Example 1. Ameliorating the slow-crawling behavior of gradient descent near the minimum of a function

Below we repeat the run of gradient descent first detailed in Example 5 of Section 3.7, only here we use a normalized gradient step (both the full and component-wise methods reduce to the same thing here since our function has just a single input). The function we minimize is

\begin{equation} g(w) = w^4 + 0.1 \end{equation}

whose minimum is at the origin $w = 0$. Here we use the same number of steps and steplength / learning rate value used previously (which led to slow-crawling with the standard scheme). Here however the normalized step - unaffected by the vanishing gradient magnitude - is able to pass easily through the flat region of this function and find a point very close to the minimum.

In [3]:

Example 2. Slow-crawling behavior of gradient descent near saddle points ameliorated via a normalized step

Here we illustrate how using a normalized descent step helps gradient descent pass easily by a saddle point of the function

\begin{equation} g(w) = \text{maximum}(0,(3w - 2.3)^3 + 1)^2 + \text{maximum}(0,(-3w + 0.7)^3 + 1)^2 \end{equation}

that would otherwise halt the standard gradient descent method. This function - which we saw in Example 6 of Section 3.7 - has a minimum at $w= \frac{1}{2}$ and saddle points at $w = \frac{7}{30}$ and $w = \frac{23}{30}$. Here we use the same number of steps and steplength / learning rate value used previously (which led to the standard scheme halting at the saddle point). Here however the normalized step - unaffected by the vanishing gradient magnitude - is able to pass easily through the flat region of the saddle point and reach a point of this function close to the mininum.

In [4]:

Example 3. Slow-crawling behavior of gradient descent in large flat regions of a function

Here we use the fully normalized step to minimize

\begin{equation} g(w_0,w_1) = \text{tanh}(4w_0 + 4w_1) + \text{max}(0.4w_0^2,1) + 1 \end{equation}

initializing our run on a large flat portion of this function. We saw this example previously in Example 7 of Section 3.7 where the standard method was unable to make virtually any progress at all due to the extreme flatness of the area in which we initialize. Here we use the and steplength / learning rate value used previously (which led to slow-crawling with the standard scheme), but only $100$ steps as opposed to the $1000$ used previously. Here however the normalized step - unaffected by the vanishing gradient magnitude - is able to pass easily through the flat region of this function and find a point very close to the minimum.

In [5]:

Normalizing out the magnitude component-wise

Remember that the gradient is a vector of $N$ partial derivatives

\begin{equation} \nabla g(\mathbf{w}) = \begin{bmatrix} \frac{\partial}{\partial w_1}g\left(\mathbf{w}\right) \\ \frac{\partial}{\partial w_2}g\left(\mathbf{w}\right) \\ \vdots \\ \frac{\partial}{\partial w_N}g\left(\mathbf{w}\right) \\ \end{bmatrix} \end{equation}

with the $j^{th}$ partial derivative $\frac{\partial}{\partial w_j}g\left(\mathbf{w}\right)$ defining how the gradient behaves along the $j^{th}$ coordinate axis.

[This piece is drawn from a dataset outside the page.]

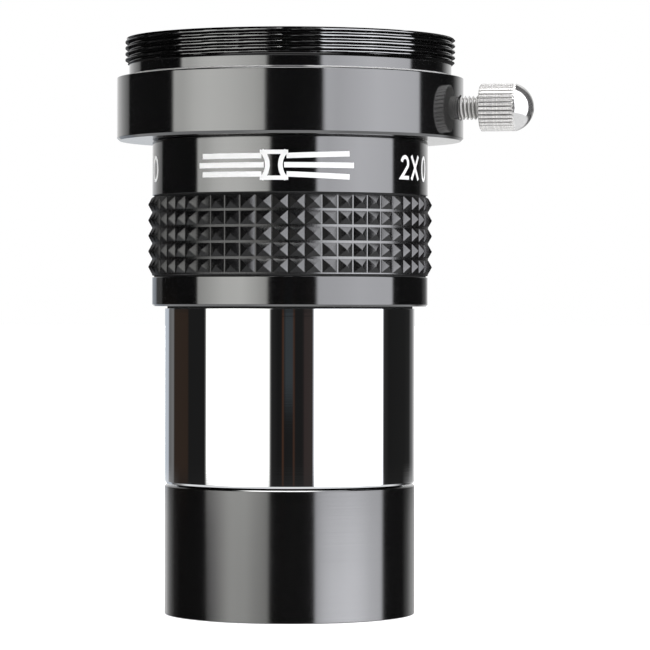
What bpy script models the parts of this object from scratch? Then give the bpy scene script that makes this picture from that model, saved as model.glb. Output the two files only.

If we then look at what happens to the $j^{th}$ partial derivative of the gradient when we normalize off the full magnitude

\begin{equation} \frac{\frac{\partial}{\partial w_j}g\left(\mathbf{w}\right)}{\left\Vert \nabla g\left(\mathbf{w}\right) \right\Vert_2} = \frac{\frac{\partial}{\partial w_j}g\left(\mathbf{w}\right)}{\sqrt{\sum_{n=1}^N \left(\frac{\partial}{\partial w_n}g\left(\mathbf{w}\right)\right)^2}} \end{equation}

we can see that the $j^{th}$ partial derivative is normalized using a sum of the magnitudes of every partial derivative. If the $j^{th}$ partial derivative is already small in magnitude doing this will erase virtually all of its contribution to the final descent step. This can be problematic when dealing with functions containing regions that are flat with respect to only some of our weights / partial derivative directions, as it diminishes the contribution of the very partial derivatives we wish to enhance by ignoring magnitude.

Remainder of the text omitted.